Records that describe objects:
============

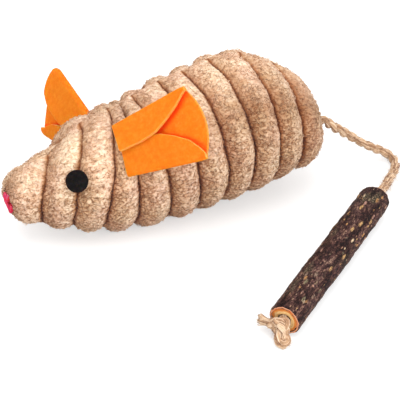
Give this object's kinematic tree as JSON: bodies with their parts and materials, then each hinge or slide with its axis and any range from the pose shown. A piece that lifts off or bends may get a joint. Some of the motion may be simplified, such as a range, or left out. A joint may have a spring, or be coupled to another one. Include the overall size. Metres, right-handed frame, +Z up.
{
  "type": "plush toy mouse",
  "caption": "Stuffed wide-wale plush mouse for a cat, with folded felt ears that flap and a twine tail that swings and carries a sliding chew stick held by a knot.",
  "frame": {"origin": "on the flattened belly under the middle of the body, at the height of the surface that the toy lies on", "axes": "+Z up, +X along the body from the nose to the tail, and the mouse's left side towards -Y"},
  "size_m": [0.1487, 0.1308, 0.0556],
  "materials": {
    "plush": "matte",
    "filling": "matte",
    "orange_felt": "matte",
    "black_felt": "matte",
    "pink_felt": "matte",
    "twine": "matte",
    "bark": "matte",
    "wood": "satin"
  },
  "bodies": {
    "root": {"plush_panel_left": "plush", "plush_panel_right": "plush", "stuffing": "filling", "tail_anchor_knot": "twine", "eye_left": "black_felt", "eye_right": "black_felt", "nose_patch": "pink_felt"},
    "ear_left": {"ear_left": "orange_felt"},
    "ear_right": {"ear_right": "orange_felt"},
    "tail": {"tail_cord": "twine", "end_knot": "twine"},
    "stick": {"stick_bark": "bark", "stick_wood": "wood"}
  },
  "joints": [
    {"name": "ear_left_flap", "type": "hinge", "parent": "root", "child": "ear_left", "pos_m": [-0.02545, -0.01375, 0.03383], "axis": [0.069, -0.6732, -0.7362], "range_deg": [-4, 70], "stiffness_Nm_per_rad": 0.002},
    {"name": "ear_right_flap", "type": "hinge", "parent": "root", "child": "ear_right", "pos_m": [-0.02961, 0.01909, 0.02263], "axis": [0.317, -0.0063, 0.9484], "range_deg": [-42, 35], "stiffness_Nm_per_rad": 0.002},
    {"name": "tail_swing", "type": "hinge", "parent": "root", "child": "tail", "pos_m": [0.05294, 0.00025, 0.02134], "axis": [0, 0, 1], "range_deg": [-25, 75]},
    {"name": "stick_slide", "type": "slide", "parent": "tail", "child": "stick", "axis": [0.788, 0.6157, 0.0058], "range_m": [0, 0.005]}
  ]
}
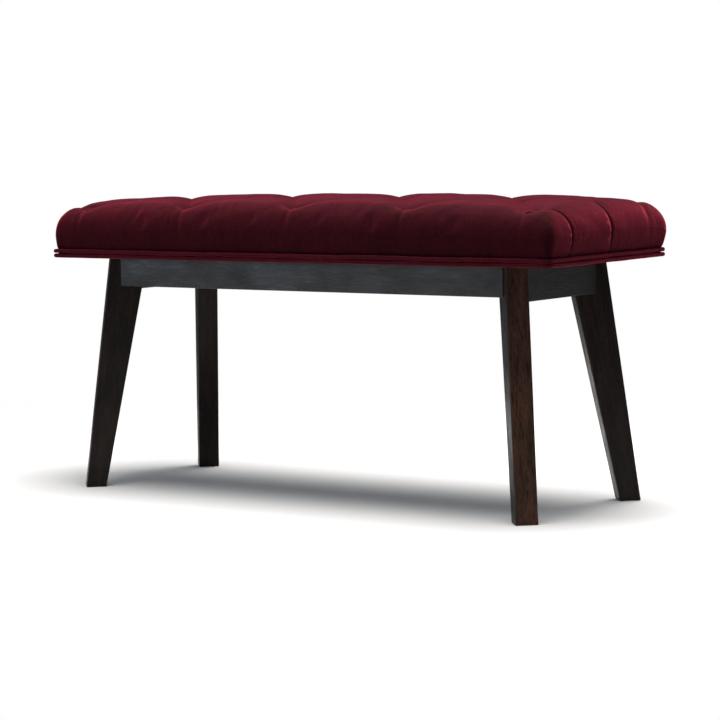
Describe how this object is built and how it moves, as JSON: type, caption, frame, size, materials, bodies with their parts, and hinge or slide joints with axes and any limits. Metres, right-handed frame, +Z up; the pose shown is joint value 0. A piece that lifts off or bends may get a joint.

============

### Challenge
Repeat each entry word for word.

### Solution for this task
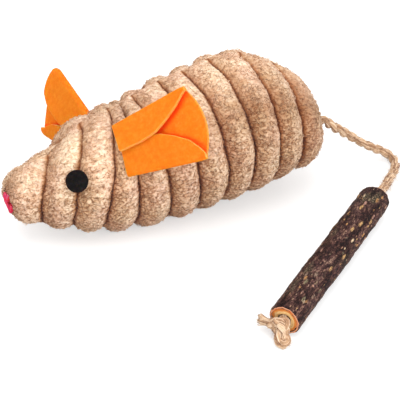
Give this object's kinematic tree as JSON: bodies with their parts and materials, then each hinge or slide with its axis and any range from the pose shown. A piece that lifts off or bends may get a joint. Some of the motion may be simplified, such as a range, or left out. A joint may have a spring, or be coupled to another one. Include the overall size. Metres, right-handed frame, +Z up.
{
  "type": "plush toy mouse",
  "caption": "Stuffed wide-wale plush mouse for a cat, with folded felt ears that flap and a twine tail that swings and carries a sliding chew stick held by a knot.",
  "frame": {"origin": "on the flattened belly under the middle of the body, at the height of the surface that the toy lies on", "axes": "+Z up, +X along the body from the nose to the tail, and the mouse's left side towards -Y"},
  "size_m": [0.1487, 0.1308, 0.0556],
  "materials": {
    "plush": "matte",
    "filling": "matte",
    "orange_felt": "matte",
    "black_felt": "matte",
    "pink_felt": "matte",
    "twine": "matte",
    "bark": "matte",
    "wood": "satin"
  },
  "bodies": {
    "root": {"plush_panel_left": "plush", "plush_panel_right": "plush", "stuffing": "filling", "tail_anchor_knot": "twine", "eye_left": "black_felt", "eye_right": "black_felt", "nose_patch": "pink_felt"},
    "ear_left": {"ear_left": "orange_felt"},
    "ear_right": {"ear_right": "orange_felt"},
    "tail": {"tail_cord": "twine", "end_knot": "twine"},
    "stick": {"stick_bark": "bark", "stick_wood": "wood"}
  },
  "joints": [
    {"name": "ear_left_flap", "type": "hinge", "parent": "root", "child": "ear_left", "pos_m": [-0.02545, -0.01375, 0.03383], "axis": [0.069, -0.6732, -0.7362], "range_deg": [-4, 70], "stiffness_Nm_per_rad": 0.002},
    {"name": "ear_right_flap", "type": "hinge", "parent": "root", "child": "ear_right", "pos_m": [-0.02961, 0.01909, 0.02263], "axis": [0.317, -0.0063, 0.9484], "range_deg": [-42, 35], "stiffness_Nm_per_rad": 0.002},
    {"name": "tail_swing", "type": "hinge", "parent": "root", "child": "tail", "pos_m": [0.05294, 0.00025, 0.02134], "axis": [0, 0, 1], "range_deg": [-25, 75]},
    {"name": "stick_slide", "type": "slide", "parent": "tail", "child": "stick", "axis": [0.788, 0.6157, 0.0058], "range_m": [0, 0.005]}
  ]
}
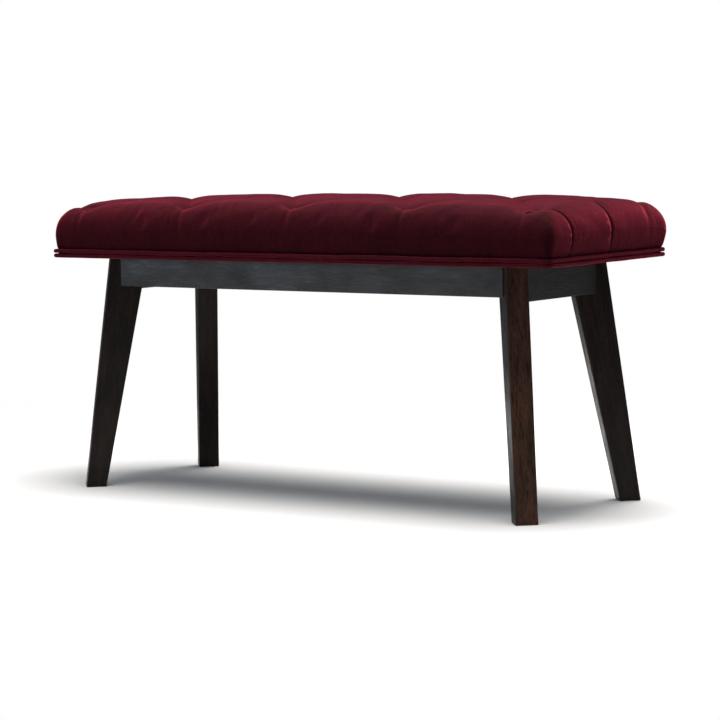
Describe how this object is built and how it moves, as JSON: type, caption, frame, size, materials, bodies with their parts, and hinge or slide joints with axes and any limits. Metres, right-handed frame, +Z up; the pose shown is joint value 0. A piece that lifts off or bends may get a joint.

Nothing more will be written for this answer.